┌─ DATASET

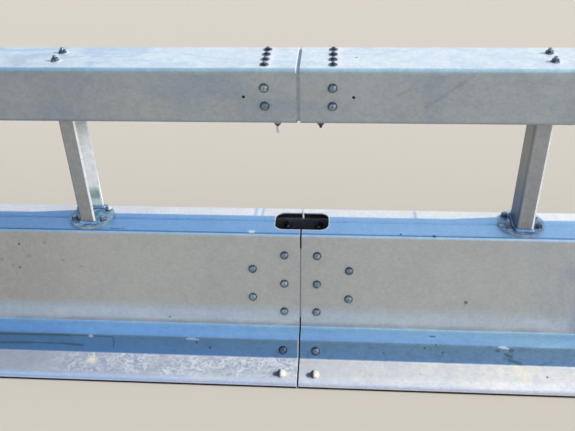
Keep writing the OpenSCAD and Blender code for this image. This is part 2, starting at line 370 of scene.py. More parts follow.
# The rain reaches only a strip along the rear edge of the top, and a wedge of it behind each post stays dry
dry_to, wedge_to, wedge_slope, wash_softness = 0.0265, 0.047, 0.0976, 0.003
on_top = steps(up, body_top - 0.004, body_top - 0.001)
from_middle = from_post(along)
wedge = (from_middle * wedge_slope + wedge_to) * from_middle.math("LESS_THAN", 0.0)
past_dry = across - wedge.math("MAXIMUM", dry_to)
washed = steps(past_dry, -wash_softness, wash_softness) * on_top
colour = blend(washed, colour, blend(newer, rgb(221, 222, 225), rgb(248, 247, 243)))

# The lip of the foot has a bright line over dark road dirt
edge_line = band(up, 0.0074, 0.0084, 0.0106, 0.0122) * on_foot
colour = blend(edge_line * 0.6, colour, rgb(232, 240, 255))
road_dirt = (1 - steps(up, 0.0062, 0.0076)) * on_foot
colour = blend(road_dirt * 0.98, colour, rgb(10, 8, 20))

# The left element's end at the joint and the rim of the hand hole are bright with zinc
cut_end = band(along, -0.0054, -0.0044, -0.0010, 0.0010)
shown_end = 0.4 - past_top * 0.3 + past_panel * 0.15 + past_ledge * 0.3
colour = blend(cut_end * shown_end, colour, rgb(252, 253, 255))
hole_half, hole_corner = Vector((0.083, 0.047)), 0.028
from_hole_x = (along.math("ABSOLUTE") - (hole_half.x - hole_corner)).math("MAXIMUM", 0.0)
from_hole_y = (distance - (hole_half.y - hole_corner)).math("MAXIMUM", 0.0)
from_hole = (from_hole_x * from_hole_x + from_hole_y * from_hole_y).math("SQRT") - hole_corner
hole_rim = (1 - steps(from_hole, 0.0020, 0.0042)) * on_top
colour = blend(hole_rim * 0.9, colour, rgb(244, 249, 255))

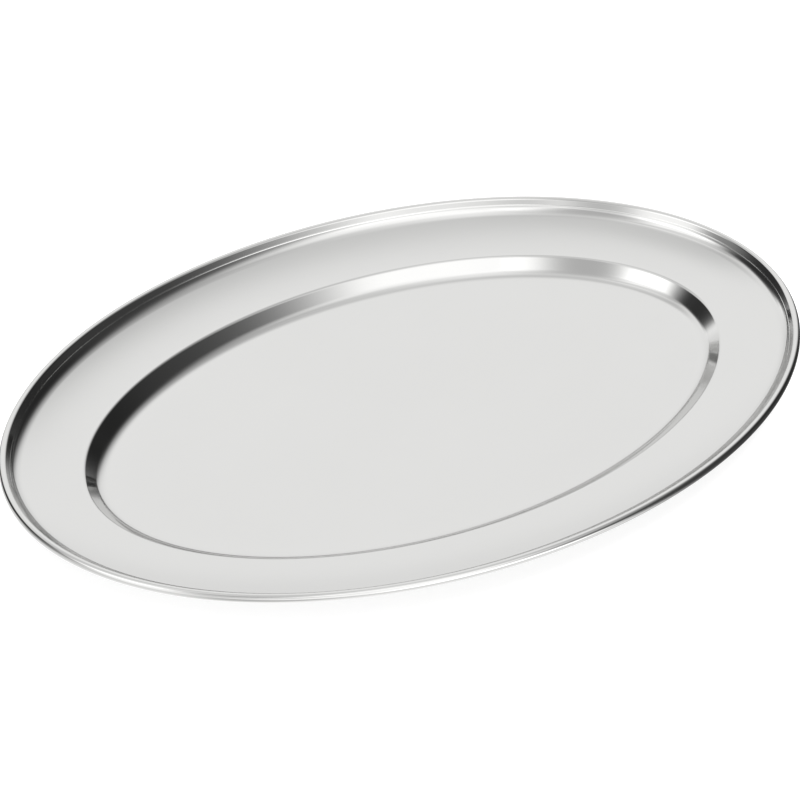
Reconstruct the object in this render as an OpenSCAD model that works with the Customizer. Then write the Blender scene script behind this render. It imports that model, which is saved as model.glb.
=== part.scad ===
// Oval serving tray: one pressed sheet with a sunken well, a raised rim and a rolled edge.
// Millimetres. +Z is up. The origin is at the middle of the flat underside.
// +X runs along the length, +Y along the width.

/* [Overall] */
// Length over the rolled edge
tray_l = 450; // [400:1:500]
// Width over the rolled edge
tray_w = 302; // [290:1:360]
// Height from the resting plane to the top of the rolled edge
tray_h = 23; // [22.5:0.5:23.5]
// Thickness of the sheet
sheet_t = 0.7; // [0.5:0.1:1]

/* [Well] */
// Depth of the well, from the shoulder of the rim down to the floor
well_depth = 8.4; // [8:0.1:9]
// Slope of the well wall, in degrees above level
wall_slope = 44; // [41:1:50]
// Radius of the inside corner between the floor and the wall
fillet_r = 10; // [7:0.5:11]
// Radius of the rounded shoulder between the wall and the rim
shoulder_r = 3.2; // [2:0.2:4]

/* [Rim] */
// Width of the rim, from the outline in to the shoulder
rim_w = 41; // [40:0.5:44]
// Slope of the rim where it meets the cove, in degrees above level
rim_slope = 18; // [18:0.5:19.5]
// Radius of the cove that turns the rim up towards the rolled edge
cove_r = 11; // [9:0.5:11.5]
// Slope of the straight flank above the cove, in degrees above level
cove_slope = 54; // [50:1:56]
// Length of the flank, measured up its slope
flank_l = 3.4; // [2.8:0.2:3.6]

/* [Rolled edge] */
// Outside diameter of the rolled edge
bead_d = 4.6; // [4.2:0.1:5]
// How far round the sheet is rolled, in degrees
roll_sweep = 284; // [200:2:290]

/* [Hidden] */
bead_r = bead_d/2;

// Each section point is [distance outward from the outline, height], so the
// section lies at negative x. A slope of q has the upward normal [-sin(q), cos(q)].
function nrm(q) = [-sin(q), cos(q)];
function hollow(c, r, q) = c - r*nrm(q);
function crown(c, r, q) = c + r*nrm(q);
function steps(n, a, b) = [for (i = [0:n]) a + (b - a)*i/n];

// Rolled edge, seen as a circle whose outermost point lies on the outline.
bead_c = [-bead_r, tray_h - bead_r];
// Flank and cove: both meet their neighbours at the steepest slope.
flank_foot = crown(bead_c, bead_r, cove_slope) - flank_l*[cos(cove_slope), sin(cove_slope)];
cove_c = flank_foot + cove_r*nrm(cove_slope);
rim_out = hollow(cove_c, cove_r, rim_slope);
rim_in = [-rim_w, sheet_t + well_depth];
// Rim: one large arc. Its slope at the shoulder follows from its two end points.
rim_step = rim_out - rim_in;
rim_slope_in = 2*atan(rim_step[1]/rim_step[0]) - rim_slope;
rim_r = rim_step[0]/(sin(rim_slope) - sin(rim_slope_in));
rim_c = rim_out + rim_r*nrm(rim_slope);
// Shoulder, straight wall and floor corner.
shoulder_c = rim_in - shoulder_r*nrm(rim_slope_in);
wall_top = crown(shoulder_c, shoulder_r, wall_slope);
wall_drop = wall_top[1] - sheet_t - fillet_r*(1 - cos(wall_slope));
wall_foot = wall_top - wall_drop*[1/tan(wall_slope), 1];
fillet_c = wall_foot + fillet_r*nrm(wall_slope);

// The section of the sheet, up the food side and back along the underside.
// It is left open at the floor, where the two flat faces close it.
section = concat(
    [for (q = steps(4, 0, wall_slope)) hollow(fillet_c, fillet_r, q)],
    [for (q = steps(3, wall_slope, rim_slope_in)) crown(shoulder_c, shoulder_r, q)],
    [for (q = steps(3, rim_slope_in, rim_slope)) if (q > rim_slope_in) hollow(rim_c, rim_r, q)],
    [for (q = steps(4, rim_slope, cove_slope)) if (q > rim_slope) hollow(cove_c, cove_r, q)],
    [for (i = [0:14]) crown(bead_c, bead_r, cove_slope - roll_sweep*i/14)],
    [for (i = [9:-1:0]) crown(bead_c, bead_r - sheet_t, cove_slope - roll_sweep*i/9)],
    [for (q = steps(4, cove_slope, rim_slope)) if (q > rim_slope) hollow(cove_c, cove_r + sheet_t, q)],
    [for (q = steps(3, rim_slope, rim_slope_in)) if (q > rim_slope_in) hollow(rim_c, rim_r + sheet_t, q)],
    [for (q = steps(3, rim_slope_in, wall_slope)) crown(shoulder_c, shoulder_r - sheet_t, q)],
    [for (q = steps(4, wall_slope, 0)) hollow(fillet_c, fillet_r + sheet_t, q)]
);

// Outline: three arcs to a quarter, tangent where they meet, laid close to an ellipse.
half_l = tray_l/2;
half_w = tray_w/2;
turn_1 = 22.4;
turn_2 = 61.7;
turn_m = (turn_1 + turn_2)/2;
arc_2 = 0.987*pow(half_l*half_w, 2)
    /pow(pow(half_l*cos(turn_m), 2) + pow(half_w*sin(turn_m), 2), 1.5);
rest_l = half_l - arc_2*(cos(turn_1) - cos(turn_2));
rest_w = half_w - arc_2*(sin(turn_2) - sin(turn_1));
det = (1 - cos(turn_1))*(1 - sin(turn_2)) - cos(turn_2)*sin(turn_1);
arc_1 = (rest_l*(1 - sin(turn_2)) - rest_w*cos(turn_2))/det;
arc_3 = (rest_w*(1 - cos(turn_1)) - rest_l*sin(turn_1))/det;
mid_1 = [half_l - arc_1, 0];
mid_2 = mid_1 + (arc_1 - arc_2)*[cos(turn_1), sin(turn_1)];
mid_3 = mid_2 + (arc_2 - arc_3)*[cos(turn_2), sin(turn_2)];

// Stations round the outline, each [arc centre, arc radius, direction of the outward normal].
// Every arc is followed by the next, and its last station is the next one's first.
function stations(c, r, a, b, n) = [for (i = [0:n - 1]) [c, r, a + (b - a)*i/n]];
loop = concat(
    stations(mid_1, arc_1, -turn_1, turn_1, 6),
    stations(mid_2, arc_2, turn_1, turn_2, 8),
    stations(mid_3, arc_3, turn_2, 180 - turn_2, 18),
    stations([-mid_2[0], mid_2[1]], arc_2, 180 - turn_2, 180 - turn_1, 8),
    stations(-mid_1, arc_1, 180 - turn_1, 180 + turn_1, 6),
    stations(-mid_2, arc_2, 180 + turn_1, 180 + turn_2, 8),
    stations(-mid_3, arc_3, 180 + turn_2, 360 - turn_2, 18),
    stations([mid_2[0], -mid_2[1]], arc_2, 360 - turn_2, 360 - turn_1, 8)
);

// The section carried round the loop, as one closed skin.
module swept_sheet() {
    n = len(loop);
    m = len(section);
    polyhedron(
        points = [for (s = loop) for (p = section)
            [s[0][0] + (s[1] + p[0])*cos(s[2]), s[0][1] + (s[1] + p[0])*sin(s[2]), p[1]]],
        faces = concat(
            [for (i = [0:n - 1]) for (j = [0:m - 2])
                let (k = (i + 1)%n) [i*m + j, k*m + j, k*m + j + 1, i*m + j + 1]],
            [[for (i = [n - 1:-1:0]) i*m]],
            [[for (i = [0:n - 1]) i*m + m - 1]]
        ),
        convexity = 6
    );
}

module tray_shell() {
    color([0.76, 0.76, 0.75])
        swept_sheet();
}

tray_shell();
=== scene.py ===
"""Oval serving tray: polished pressed stainless sheet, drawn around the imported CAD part."""
import math

import bpy
import bmesh
import numpy as np
from mathutils import Matrix, Vector


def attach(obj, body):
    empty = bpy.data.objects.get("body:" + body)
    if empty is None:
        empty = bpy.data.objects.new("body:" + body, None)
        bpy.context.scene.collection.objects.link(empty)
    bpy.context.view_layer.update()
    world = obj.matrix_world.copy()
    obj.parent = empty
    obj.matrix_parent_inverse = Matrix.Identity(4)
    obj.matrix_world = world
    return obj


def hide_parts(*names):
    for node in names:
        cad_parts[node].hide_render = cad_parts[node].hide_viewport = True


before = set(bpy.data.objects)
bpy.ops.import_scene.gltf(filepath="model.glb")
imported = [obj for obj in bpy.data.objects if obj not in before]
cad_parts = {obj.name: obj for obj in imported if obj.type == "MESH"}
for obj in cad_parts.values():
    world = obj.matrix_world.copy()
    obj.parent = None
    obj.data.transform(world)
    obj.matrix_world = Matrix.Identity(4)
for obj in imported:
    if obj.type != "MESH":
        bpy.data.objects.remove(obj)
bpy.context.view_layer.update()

MM = 0.001


# ---------------------------------------------------------------- helpers

def nrm(q):
    """Upward normal of a surface that climbs outward at q degrees, in (outward, up)."""
    a = math.radians(q)
    return np.array([-math.sin(a), math.cos(a)])


class Tree:
    """Short hand for building a node tree."""

    def __init__(self, nt):
        self.nt = nt
        nt.nodes.clear()

    def node(self, kind, **props):
        n = self.nt.nodes.new(kind)
        for k, v in props.items():
            setattr(n, k, v)
        return n

    def link(self, a, b):
        self.nt.links.new(a, b)

    def put(self, socket, value):
        if isinstance(value, bpy.types.NodeSocket):
            self.link(value, socket)
        else:
            socket.default_value = value

    def math(self, op, a, b=None, c=None, clamp=False):
        n = self.node("ShaderNodeMath", operation=op, use_clamp=clamp)
        self.put(n.inputs[0], a)
        if b is not None:
            self.put(n.inputs[1], b)
        if c is not None:
            self.put(n.inputs[2], c)
        return n.outputs[0]

    def span(self, value, a, b, lo=0.0, hi=1.0, smooth=True):
        n = self.node("ShaderNodeMapRange", clamp=True)
        n.interpolation_type = "SMOOTHSTEP" if smooth else "LINEAR"
        self.put(n.inputs["Value"], value)
        n.inputs["From Min"].default_value = a
        n.inputs["From Max"].default_value = b
        n.inputs["To Min"].default_value = lo
        n.inputs["To Max"].default_value = hi
        return n.outputs["Result"]

    def dot(self, v, d):
        n = self.node("ShaderNodeVectorMath", operation="DOT_PRODUCT")
        self.link(v, n.inputs[0])
        n.inputs[1].default_value = d
        return n.outputs["Value"]

    def ramp(self, value, stops, interp="LINEAR"):
        n = self.node("ShaderNodeValToRGB")
        cr = n.color_ramp
        cr.interpolation = interp
        while len(cr.elements) < len(stops):
            cr.elements.new(0.5)
        for e, (p, v) in zip(cr.elements, stops):
            e.position = p
            e.color = (v, v, v, 1) if not isinstance(v, tuple) else (*v, 1)
        self.put(n.inputs["Fac"], value)
        return n.outputs["Color"]

    def mapping(self, vec, scale=(1, 1, 1), rot=(0, 0, 0), loc=(0, 0, 0)):
        n = self.node("ShaderNodeMapping")
        self.link(vec, n.inputs["Vector"])
        n.inputs["Scale"].default_value = scale
        n.inputs["Rotation"].default_value = rot
        n.inputs["Location"].default_value = loc
        return n.outputs["Vector"]

    def noise(self, vec, scale, detail=2.0, rough=0.5, distort=0.0):
        n = self.node("ShaderNodeTexNoise")
        self.link(vec, n.inputs["Vector"])
        n.inputs["Scale"].default_value = scale
        n.inputs["Detail"].default_value = detail
        n.inputs["Roughness"].default_value = rough
        n.inputs["Distortion"].default_value = distort
        return n.outputs["Fac"]

    def mix(self, fac, a, b):
        n = self.node("ShaderNodeMix", data_type="RGBA")
        self.put(n.inputs[0], fac)
        self.put(n.inputs[6], a)
        self.put(n.inputs[7], b)
        return n.outputs[2]


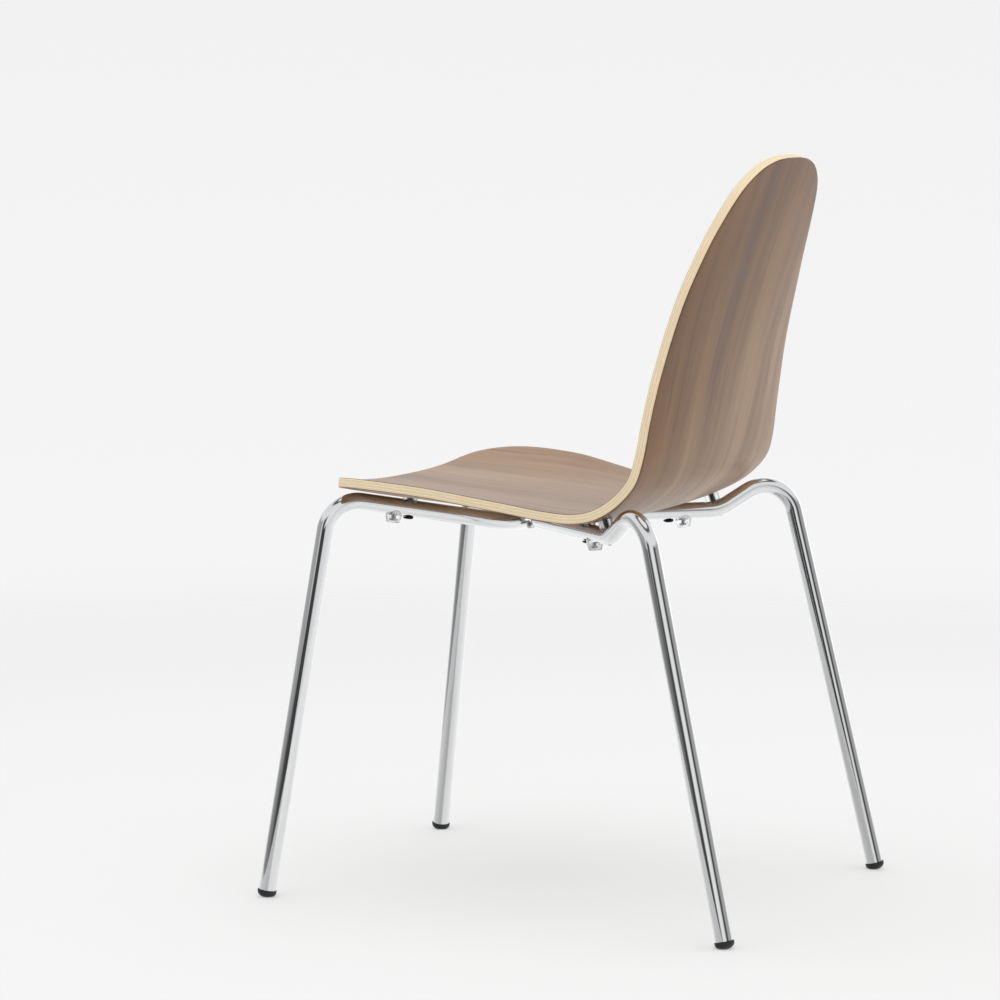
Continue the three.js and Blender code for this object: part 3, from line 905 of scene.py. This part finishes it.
# ---- Glides ----------------------------------------------------------------------------------
class Foot(Axis):
    """The end of a leg: local points are measured from the tube's end, up the tube."""

    def __init__(self, line_name, sign):
        line = LINES[line_name]
        self.centre, self.axis, self.sign = line.points[0], line.tangents[0], sign
        self.along = unit(np.cross(self.axis, (0, 1, 0)))
        self.side = np.cross(self.axis, self.along)


def add_glide(node, line_name, sign):
    """A domed glide on a leg's end, cut level with the floor, with its spigot in the tube."""
    radius, spigot, length = GLIDE["radius"], GLIDE["spigot"], GLIDE["length"]
    collar, dome = GLIDE["collar"], GLIDE["dome"]
    points = []
    for turn in np.linspace(0.06, math.pi / 2, 16):
        points.append((radius * math.sin(turn), -collar - (dome - collar) * math.cos(turn)))
    points += [
        (radius, -GAP - 0.5), (radius - 0.5, -GAP), (spigot, -GAP), (spigot, length - 2),
        (spigot - 1.5, length),
    ]
    foot = Foot(line_name, sign)
    piece = turned(f"{node}_detail", foot, points, "black_glide", node, sides=48)
    for vertex in piece.data.vertices:
        vertex.co.z = max(vertex.co.z, 0)
    piece.data.set_sharp_from_angle(angle=math.radians(38))


for side_name, sign in SIDES:
    for line_name in ("front", "rear"):
        add_glide(f"{line_name}_{side_name}_glide", line_name, sign)


# ---- Weld beads ------------------------------------------------------------------------------
def add_weld(node, direction):
    """A rippled bead along the joint, above (1) or below (-1) the two tubes."""
    apexes = [line.points[len(line.points) // 2] for line in (LINES["front"], LINES["rear"])]
    across = unit(apexes[1] - apexes[0])
    up = np.cross((1, 0, 0), across) * direction
    middle = (apexes[0] + apexes[1]) / 2 + up * WELD_OFFSET
    sides, rows = 20, WELD_RIPPLES * 6
    points = []
    for row in range(rows + 1):
        share = row / rows
        ripple = 1 - 0.10 * abs(math.sin(math.pi * WELD_RIPPLES * share))
        taper = min(1, 4.2 * math.sqrt(max(share * (1 - share), 0.0004)))
        radius = WELD_RADIUS * 0.94 * ripple * taper
        for angle in np.linspace(0, 2 * math.pi, sides, endpoint=False):
            place = middle + radius * (math.cos(angle) * across + math.sin(angle) * up)
            points.append(place + np.array((WELD_LENGTH * (share - 0.5), 0, 0)))
    faces = ring_faces(rows + 1, sides)
    faces += [tuple(range(sides))[::-1], tuple(range(rows * sides, (rows + 1) * sides))]
    if direction < 0:
        faces = [face[::-1] for face in faces]
    add_piece(f"{node}_detail", points, faces, "weld", node, sharp=60)


add_weld("weld_bead_top", 1)
add_weld("weld_bead_bottom", -1)


# ---- CAD nodes that stay as they are ---------------------------------------------------------
for place in MOUNTS:
    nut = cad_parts[f"tee_nut_{place.name}"]
    nut.data.materials.clear()
    nut.data.materials.append(FINISHES["zinc_steel"])


# ---- Studio ----------------------------------------------------------------------------------
FLOOR_RADIUS = 7.0
FLOOR_FADE = (1.7, 3.1)             # metres from the chair over which the floor melts away
FLOOR_FADE_IN_CHROME = (0.6, 1.1)   # and in the tubes, which mirror the surround beyond it
FLOOR_CLEARNESS = 0.45              # share of the backdrop that shows through and softens shadows
BACKDROP = (0.915, 0.885)           # its brightness low down and at eye level
BACKDROP_HEIGHTS = (-0.13, 0.03)    # the directions' heights over which it changes

# The surround that the chrome mirrors: (degrees round from the camera's azimuth, brightness).
BANDS_ABOVE = (
    (-150, 1.05), (-120, 0.41), (-60, 0.33), (-44, 0.73), (-36, 0.055), (-20, 0.08), (-8, 0.80),
    (20, 0.80), (30, 0.55), (38, 0.07), (52, 0.065), (66, 0.35), (104, 0.38), (120, 0.8),
    (138, 1.35), (160, 1.35),
)
BANDS_BELOW = (
    (-150, 1.0), (-100, 0.28), (-60, 0.17), (-36, 0.05), (0, 0.05), (10, 0.68), (120, 0.9),
    (160, 1.1),
)
BANDS_OVERHEAD = (                  # (height of the direction, brightness)
    (0.0, 0.78), (0.55, 0.78), (0.80, 0.74), (0.87, 0.11), (0.92, 0.11), (0.95, 0.82),
)
HORIZON = (-0.03, 0.015)            # heights over which the bands below turn into those above
OVERHEAD = (0.28, 0.42)             # and those above into those overhead

LIGHTS = (                          # name, place, aim, size in metres, watts
    ("overhead", (0.2, 0.1, 3.0), (0, 0, 0.3), 2.6, 26),
    ("side", (2.6, -1.6, 1.9), (0, 0, 0.5), 1.8, 6),
    ("behind", (-1.5, 2.7, 0.7), (0, 0.2, 0.6), 1.4, 14),
)


def add_floor():
    """A round pale floor that melts into the backdrop."""
    sides = 96
    angles = np.linspace(0, 2 * math.pi, sides, endpoint=False)
    points = [(FLOOR_RADIUS * math.cos(a), FLOOR_RADIUS * math.sin(a), 0) for a in angles]
    mesh = bpy.data.meshes.new("floor")
    mesh.from_pydata(points, [], [tuple(range(sides))])
    s = Shader(
        "pale_floor", Base_Color=(0.82, 0.82, 0.82, 1), Roughness=0.7, Specular_IOR_Level=0.2,
    )
    far = s.node("ShaderNodeVectorMath", {0: s.place()}, operation="LENGTH").outputs["Value"]
    clear = s.node("ShaderNodeBsdfTransparent")
    glossy = s.node("ShaderNodeLightPath").outputs["Is Glossy Ray"]
    fade = s.maths(
        "MAXIMUM", s.spread(far, *FLOOR_FADE, FLOOR_CLEARNESS, 1, "SMOOTHSTEP"),
        s.maths("MULTIPLY", glossy, s.spread(far, *FLOOR_FADE_IN_CHROME, 0, 1)),
    )
    mix = s.node("ShaderNodeMixShader", {
        0: fade, 1: s.bsdf.outputs["BSDF"], 2: clear.outputs["BSDF"],
    })
    output = s.tree.nodes["Material Output"]
    s.tree.links.new(mix.outputs["Shader"], output.inputs["Surface"])
    mesh.materials.append(s.material)
    floor = bpy.data.objects.new("floor", mesh)
    bpy.context.scene.collection.objects.link(floor)


def add_world():
    """A pale surround for the eye and the soft light, and a studio's bands for the chrome."""
    world = bpy.data.worlds.new("studio")
    world.use_nodes = True
    bpy.context.scene.world = world
    s = NodeKit(world.node_tree)
    direction = s.node("ShaderNodeTexCoord").outputs["Generated"]
    turned_to_front = s.node(
        "ShaderNodeVectorRotate", {"Vector": direction}, rotation_type="Z_AXIS",
        Angle=-math.radians(CAMERA_AZIMUTH - 90),
    ).outputs["Vector"]
    part = s.node("ShaderNodeSeparateXYZ", {"Vector": turned_to_front}).outputs
    height = part["Z"]
    azimuth = s.maths("ARCTAN2", part["Y"], part["X"])
    turn = s.spread(azimuth, -math.pi, math.pi, 0, 1)

    def round_about(bands):
        return s.ramp(turn, [((degrees + 180) / 360, (grey,) * 3) for degrees, grey in bands])

    above, below = round_about(BANDS_ABOVE), round_about(BANDS_BELOW)
    overhead = s.ramp(height, [(level, (grey,) * 3) for level, grey in BANDS_OVERHEAD])
    low = s.blend("MIX", s.spread(height, *HORIZON, 0, 1), below, above)
    bands = s.blend("MIX", s.spread(height, *OVERHEAD, 0, 1), low, overhead)
    glossy = s.node("ShaderNodeLightPath").outputs["Is Glossy Ray"]
    backdrop = s.spread(height, *BACKDROP_HEIGHTS, *BACKDROP)
    colour = s.blend("MIX", glossy, backdrop, bands)
    s.tree.links.new(colour, s.tree.nodes["Background"].inputs["Color"])


def add_area_light(name, place, aim, size, watts):
    """A soft square light that neither the camera nor the chrome sees."""
    data = bpy.data.lights.new(name, "AREA")
    data.shape, data.size, data.energy = "SQUARE", size, watts
    light = bpy.data.objects.new(name, data)
    light.location = place
    light.rotation_mode = "QUATERNION"
    light.rotation_quaternion = (Vector(aim) - Vector(place)).to_track_quat("-Z", "Y")
    light.visible_glossy = False
    light.visible_camera = False
    bpy.context.scene.collection.objects.link(light)


add_floor()
add_world()
for light in LIGHTS:
    add_area_light(*light)

scene = bpy.context.scene
scene.view_settings.view_transform = "Standard"
scene.view_settings.look = "None"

└─

#### REQUEST
Within the listing above, locate the line containing "one closed skin." and the line containing "hand for building". Reproduce those two lines and all lines between them exactly, with nothing added.

#### SOLUTION TO THE EXERCISE
// The section carried round the loop, as one closed skin.
module swept_sheet() {
    n = len(loop);
    m = len(section);
    polyhedron(
        points = [for (s = loop) for (p = section)
            [s[0][0] + (s[1] + p[0])*cos(s[2]), s[0][1] + (s[1] + p[0])*sin(s[2]), p[1]]],
        faces = concat(
            [for (i = [0:n - 1]) for (j = [0:m - 2])
                let (k = (i + 1)%n) [i*m + j, k*m + j, k*m + j + 1, i*m + j + 1]],
            [[for (i = [n - 1:-1:0]) i*m]],
            [[for (i = [0:n - 1]) i*m + m - 1]]
        ),
        convexity = 6
    );
}

module tray_shell() {
    color([0.76, 0.76, 0.75])
        swept_sheet();
}

tray_shell();
=== scene.py ===
"""Oval serving tray: polished pressed stainless sheet, drawn around the imported CAD part."""
import math

import bpy
import bmesh
import numpy as np
from mathutils import Matrix, Vector


def attach(obj, body):
    empty = bpy.data.objects.get("body:" + body)
    if empty is None:
        empty = bpy.data.objects.new("body:" + body, None)
        bpy.context.scene.collection.objects.link(empty)
    bpy.context.view_layer.update()
    world = obj.matrix_world.copy()
    obj.parent = empty
    obj.matrix_parent_inverse = Matrix.Identity(4)
    obj.matrix_world = world
    return obj


def hide_parts(*names):
    for node in names:
        cad_parts[node].hide_render = cad_parts[node].hide_viewport = True


before = set(bpy.data.objects)
bpy.ops.import_scene.gltf(filepath="model.glb")
imported = [obj for obj in bpy.data.objects if obj not in before]
cad_parts = {obj.name: obj for obj in imported if obj.type == "MESH"}
for obj in cad_parts.values():
    world = obj.matrix_world.copy()
    obj.parent = None
    obj.data.transform(world)
    obj.matrix_world = Matrix.Identity(4)
for obj in imported:
    if obj.type != "MESH":
        bpy.data.objects.remove(obj)
bpy.context.view_layer.update()

MM = 0.001


# ---------------------------------------------------------------- helpers

def nrm(q):
    """Upward normal of a surface that climbs outward at q degrees, in (outward, up)."""
    a = math.radians(q)
    return np.array([-math.sin(a), math.cos(a)])


class Tree:
    """Short hand for building a node tree."""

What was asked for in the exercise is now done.